Дом вдовы статского советника (который в Иркутске должны были называть Домом Пушкина) то ли сгорел, то ли был снесен – неважно; неважно также, где в точности он располагался. Место всегда можно подобрать, и сделать – восстановить!– уютный бревенчато-ампирный особнячок. Кабинет с обширной библиотекой, гостиная-столовая-спальня, детские комнаты, комнаты тещи и Наташиных сестер, кухня с буфетной. Главное, чтобы прихожая была побольше – чтоб было, где раздеваться экскурсантам. Почитатели поэта пожертвуют старинную мебель, картины и книги, кое-что можно будет приобрести за счет бюджета…
Так будет справедливее. В Питере есть квартира-музей Пушкина, в Москве тоже есть – пусть и в Сибири будет.
Постойте! – скажут мне. Всякой игре есть край. Если он погиб на охоте, то где же его могила?
Отвечу: не вижу никакой проблемы в том, чтоб у великого человека было две (или три, четыре) могилы. Церковный опыт очень в этом смысле полезен. Гробницы с мощами св. Александра Невского находятся в Петербурге и во Владимире. Но и со светскими людьми такое случалось. Тело Шопена похоронено в Париже, его сердце – в Варшаве.
Спросят: а как же стихи? Но думаю, проницательный читатель сам построит нескучную версию того, как стихи доставлялись в Петербург.
Кстати
Конечно, наш герой здесь жил. Живал, точнее. Ну или бывал. Здесь – в смысле в этом доме. В этих стенах. Кстати, стены после этого не раз перекладывались или как минимум починялись. Получается – не в этих стенах, а в этой, так сказать, геометрии. Но кто поручится, что геометрия не менялась в ходе реконструкций? Значит, на этом месте. В этой топографической виртуальности.
Нечего и говорить о меблировке, картинах, книгах, светильниках и статуэтках. Вещи, как вежливо поясняют экскурсоводы, «того времени». Но даже подлиннейший музей-квартира Пушкина на Мойке – и то: настоящие пушкинские книги хранятся в Институте русской литературы, а там – всего лишь точно такие же. И еще там на стене картина, изображающая Пушкина в гробу. Стал бы живой Пушкин у себя в доме такое вешать? То есть это не музей-квартира, а музей в квартире – почувствуйте разницу.
Но это, конечно, неизбежно. Как неизбежны исторические фантазии и фальсификации; кстати, грань тут провести довольно трудно. История – это не то, что нам дарует прошлое. Историю мы изготавливаем сегодня.
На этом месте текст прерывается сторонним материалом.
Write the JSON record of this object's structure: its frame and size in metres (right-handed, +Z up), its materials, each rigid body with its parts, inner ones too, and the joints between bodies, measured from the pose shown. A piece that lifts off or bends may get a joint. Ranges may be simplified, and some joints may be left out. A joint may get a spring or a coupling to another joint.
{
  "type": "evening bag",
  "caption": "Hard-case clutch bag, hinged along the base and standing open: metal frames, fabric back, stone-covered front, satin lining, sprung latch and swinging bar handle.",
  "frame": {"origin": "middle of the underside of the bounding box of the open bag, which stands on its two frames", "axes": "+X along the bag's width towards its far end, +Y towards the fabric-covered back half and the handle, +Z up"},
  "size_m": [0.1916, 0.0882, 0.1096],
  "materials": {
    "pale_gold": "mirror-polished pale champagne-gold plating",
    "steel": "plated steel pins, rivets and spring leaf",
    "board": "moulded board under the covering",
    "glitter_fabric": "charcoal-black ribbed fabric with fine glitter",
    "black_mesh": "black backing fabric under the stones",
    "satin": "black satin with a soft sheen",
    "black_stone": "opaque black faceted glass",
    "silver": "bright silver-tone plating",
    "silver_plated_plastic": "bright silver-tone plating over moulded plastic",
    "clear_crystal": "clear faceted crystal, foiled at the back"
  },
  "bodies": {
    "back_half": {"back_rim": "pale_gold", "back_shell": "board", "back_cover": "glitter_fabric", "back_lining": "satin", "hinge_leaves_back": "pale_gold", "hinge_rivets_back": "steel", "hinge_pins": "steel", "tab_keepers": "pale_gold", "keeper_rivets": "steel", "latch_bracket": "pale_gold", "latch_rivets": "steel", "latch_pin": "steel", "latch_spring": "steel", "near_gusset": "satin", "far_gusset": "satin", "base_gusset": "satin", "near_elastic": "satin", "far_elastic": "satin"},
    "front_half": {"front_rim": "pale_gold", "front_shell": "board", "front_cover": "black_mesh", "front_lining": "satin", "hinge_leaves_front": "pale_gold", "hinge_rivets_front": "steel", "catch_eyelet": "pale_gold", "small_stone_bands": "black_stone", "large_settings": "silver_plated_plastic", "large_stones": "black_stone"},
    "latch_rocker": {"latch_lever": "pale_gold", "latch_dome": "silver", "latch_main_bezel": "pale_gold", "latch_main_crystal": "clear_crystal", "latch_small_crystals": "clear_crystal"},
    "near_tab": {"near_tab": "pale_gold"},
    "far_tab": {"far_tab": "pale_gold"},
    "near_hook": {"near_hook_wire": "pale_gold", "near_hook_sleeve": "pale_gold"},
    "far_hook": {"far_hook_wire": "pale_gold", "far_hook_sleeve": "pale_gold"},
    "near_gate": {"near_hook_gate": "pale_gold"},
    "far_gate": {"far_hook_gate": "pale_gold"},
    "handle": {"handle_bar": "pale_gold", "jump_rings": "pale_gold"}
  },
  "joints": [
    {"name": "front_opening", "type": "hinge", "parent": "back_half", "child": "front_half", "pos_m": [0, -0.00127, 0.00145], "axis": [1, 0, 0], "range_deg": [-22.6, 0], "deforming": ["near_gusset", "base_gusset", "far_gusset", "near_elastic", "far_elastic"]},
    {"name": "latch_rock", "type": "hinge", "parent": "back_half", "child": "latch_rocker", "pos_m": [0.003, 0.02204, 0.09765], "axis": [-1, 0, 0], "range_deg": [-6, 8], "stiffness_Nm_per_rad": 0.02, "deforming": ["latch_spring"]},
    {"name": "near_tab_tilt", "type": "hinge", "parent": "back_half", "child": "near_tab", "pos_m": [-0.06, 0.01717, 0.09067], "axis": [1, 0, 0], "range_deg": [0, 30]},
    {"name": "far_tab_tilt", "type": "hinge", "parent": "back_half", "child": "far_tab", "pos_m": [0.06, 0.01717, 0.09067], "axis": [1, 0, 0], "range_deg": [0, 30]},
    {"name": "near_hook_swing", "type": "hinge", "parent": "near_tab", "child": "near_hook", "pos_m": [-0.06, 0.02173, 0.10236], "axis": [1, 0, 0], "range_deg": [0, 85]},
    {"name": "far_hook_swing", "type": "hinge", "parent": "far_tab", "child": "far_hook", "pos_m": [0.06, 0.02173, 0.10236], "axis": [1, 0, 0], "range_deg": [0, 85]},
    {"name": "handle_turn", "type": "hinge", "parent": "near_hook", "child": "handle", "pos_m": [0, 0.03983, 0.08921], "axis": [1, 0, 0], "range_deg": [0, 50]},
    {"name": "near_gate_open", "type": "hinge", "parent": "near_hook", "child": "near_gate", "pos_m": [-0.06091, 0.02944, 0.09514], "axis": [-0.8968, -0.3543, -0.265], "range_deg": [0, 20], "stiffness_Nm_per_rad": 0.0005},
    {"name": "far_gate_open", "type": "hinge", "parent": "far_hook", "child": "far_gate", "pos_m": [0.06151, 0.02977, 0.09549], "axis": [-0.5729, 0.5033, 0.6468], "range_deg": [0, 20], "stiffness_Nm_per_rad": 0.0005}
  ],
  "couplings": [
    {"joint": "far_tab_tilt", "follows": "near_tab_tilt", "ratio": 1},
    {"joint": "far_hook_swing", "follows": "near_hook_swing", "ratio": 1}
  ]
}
И конечно, стараемся, чтобы получилось покрасивее, поинтереснее, подушеполезнее, так сказать.
Бывают случаи, когда весь процесс виден, как в лабораторном стекле.
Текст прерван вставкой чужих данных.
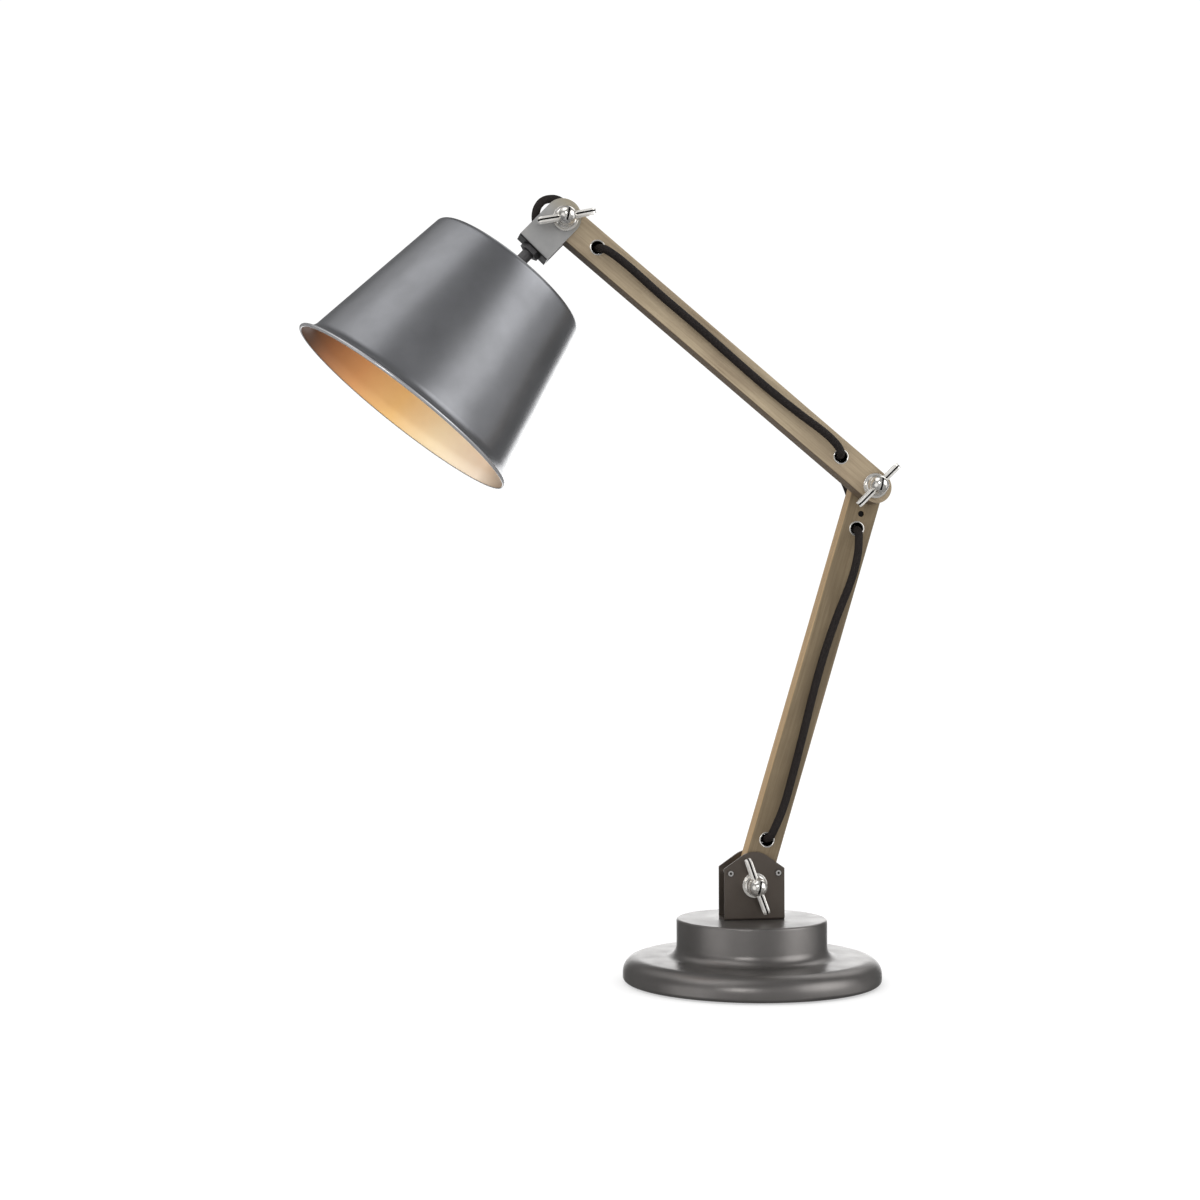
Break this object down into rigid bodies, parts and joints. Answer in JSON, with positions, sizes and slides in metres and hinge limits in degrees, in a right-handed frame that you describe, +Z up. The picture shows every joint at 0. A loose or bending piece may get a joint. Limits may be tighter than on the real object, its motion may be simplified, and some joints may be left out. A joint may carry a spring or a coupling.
{
  "type": "desk lamp",
  "caption": "Architect desk lamp: weighted round base, two wooden arms on wing-nut friction joints, and a conical metal shade on a tilting bracket.",
  "frame": {"origin": "centre of the foot pad's underside, on the surface that the lamp stands on", "axes": "+Z up through the base's centre; the three arm pivots turn about Y; the elbow reaches towards +X, the shade hangs towards -X and the wing nuts face -Y"},
  "size_m": [0.4137, 0.1945, 0.5469],
  "materials": {
    "base_metal": "satin",
    "ballast_iron": "matte",
    "plate_steel": "matte",
    "foot_rubber": "matte",
    "bracket_metal": "satin",
    "head_bracket_steel": "satin",
    "nickel": "polished",
    "screw_steel": "satin",
    "dark_steel": "satin",
    "fibre": "matte",
    "arm_wood": "satin",
    "cable_cover": "matte",
    "grommet_rubber": "matte",
    "terminal_plastic": "matte",
    "shade_metal": "satin",
    "holder_plastic": "satin",
    "holder_core": "matte",
    "contact_brass": "satin",
    "bulb_glass": "gloss"
  },
  "bodies": {
    "root": {"base_shell": "base_metal", "ballast_weight": "ballast_iron", "base_plate": "plate_steel", "base_plate_screws": "screw_steel", "foot_pad": "foot_rubber", "base_bracket": "bracket_metal", "bracket_screws": "screw_steel", "bracket_nuts": "screw_steel", "centre_bolt": "screw_steel", "centre_nut": "screw_steel", "base_cable_grommet": "grommet_rubber", "mains_inlet_bush": "grommet_rubber", "terminal_block": "terminal_plastic", "stop_pins": "screw_steel", "base_pivot_bolt": "nickel", "base_front_washer": "nickel", "base_friction_washers": "fibre", "cable_in_base": "cable_cover", "cable_base_loop": "cable_cover"},
    "base_wing_nut": {"base_wing_nut": "nickel"},
    "lower_arm": {"lower_arm_bar": "arm_wood", "lower_arm_eyelets": "nickel", "elbow_stop_screw": "screw_steel", "cable_lower_arm": "cable_cover", "elbow_bolt": "nickel", "elbow_rear_washer": "nickel", "elbow_friction_washer": "fibre", "cable_elbow_loop": "cable_cover"},
    "elbow_wing_nut": {"elbow_wing_nut": "nickel"},
    "upper_arm": {"upper_arm_bar": "arm_wood", "upper_arm_eyelets": "nickel", "elbow_front_washer": "nickel", "cable_upper_arm": "cable_cover", "cable_head_loop": "cable_cover"},
    "head": {"head_bracket": "head_bracket_steel", "head_pivot_bolt": "nickel", "head_front_washer": "nickel", "head_friction_washers": "fibre", "stem_tube": "dark_steel", "cable_in_stem": "cable_cover", "stem_top_nut": "screw_steel", "stem_lock_nut": "dark_steel", "shade_lock_nut": "screw_steel", "shade": "shade_metal", "lampholder_body": "holder_plastic", "lampholder_insert": "holder_core", "lampholder_sleeve": "contact_brass", "centre_contact": "contact_brass", "bulb_cap": "contact_brass", "bulb_glass": "bulb_glass"},
    "head_wing_nut": {"head_wing_nut": "nickel"}
  },
  "joints": [
    {"name": "base_tilt", "type": "hinge", "parent": "root", "child": "lower_arm", "pos_m": [0, 0, 0.068], "axis": [0, 1, 0], "range_deg": [-36.3, 2.6], "deforming": ["cable_base_loop"]},
    {"name": "elbow", "type": "hinge", "parent": "lower_arm", "child": "upper_arm", "pos_m": [0.08421, 0, 0.34603], "axis": [0, 1, 0], "range_deg": [-40, 55], "deforming": ["cable_elbow_loop"]},
    {"name": "head_tilt", "type": "hinge", "parent": "upper_arm", "child": "head", "pos_m": [-0.13526, -0.015, 0.52534], "axis": [0, 1, 0], "range_deg": [-30, 50], "deforming": ["cable_head_loop"]},
    {"name": "base_wing_turn", "type": "hinge", "parent": "root", "child": "base_wing_nut", "pos_m": [0, -0.0156, 0.068], "axis": [0, -1, 0], "range_deg": [0, 180]},
    {"name": "elbow_wing_turn", "type": "hinge", "parent": "lower_arm", "child": "elbow_wing_nut", "pos_m": [0.08421, -0.0286, 0.34603], "axis": [0, -1, 0], "range_deg": [0, 180]},
    {"name": "head_wing_turn", "type": "hinge", "parent": "head", "child": "head_wing_nut", "pos_m": [-0.13526, -0.0306, 0.52534], "axis": [0, -1, 0], "range_deg": [0, 180]}
  ]
}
Недавно в «Издательском доме Мещерякова» начала выходить серия под названием «Книга с историей». Пока появились четыре книги: «Легенды о короле Артуре», «Талисман» Вальтера Скотта, «Истории для детей» Диккенса и конечно же «Алиса в Стране чудес».
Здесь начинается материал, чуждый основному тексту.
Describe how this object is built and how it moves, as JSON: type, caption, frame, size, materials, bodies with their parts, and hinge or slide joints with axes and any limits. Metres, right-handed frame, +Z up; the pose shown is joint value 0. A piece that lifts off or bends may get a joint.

Когда я увидел эти книги в магазине на стойке, рука сама потянулась к ним. Потому что перед нами как будто старые книги 1950-х годов. Или даже раньше, поскольку детские книги 1950-х годов в своем оформлении отчасти следовали дореволюционной традиции. У меня были такие «Сказки Пушкина» с иллюстрациями Конашевича, такой Андерсен и еще что-то.
Формат почти А-4. Ленточка. Матерчатый корешок, настоящий, чуть ветховатый! Картонный переплет с картинкой. Переплет потерт! Вернее, изображена его потертость, растрепанность и надорванность ближе к краям – как будто отслоилась бумага и обнажился картон. Изображен пожелтевший форзац с какими-то советскими издательскими штампиками. Бумага и шрифт (делали специально) выше всех похвал, иллюстрации тоже – они классические, старинные.
В результате возник некий занятнейший феномен, особо интересный в свете нынешних споров о фальсификации истории, а также о реставрации архитектурных памятников.
Что же это за книга, к примеру, «Алиса»?
Точная копия старинной уникальной книги (в прямом смысле уникальной, в единственном экземпляре сохранившейся) – настолько точная, что все потертости воспроизведены? Такие издания были, в России в том числе. Нет, конечно, это совсем не то. Потому что именно такой книги в реальности не было. Ни 1950-е годы, ни ранее. Перевод Нины Демуровой, напечатанный в этой книге, появился в 1967 году. Если уж в самом деле копировать, то можно было взять перевод Анатолия Дактиля с классическими иллюстрациями Тенниела, в 1923 году изданный в частном издательстве, красиво, почти как в старые, дореволюционные времена. Так что перед нами не копия.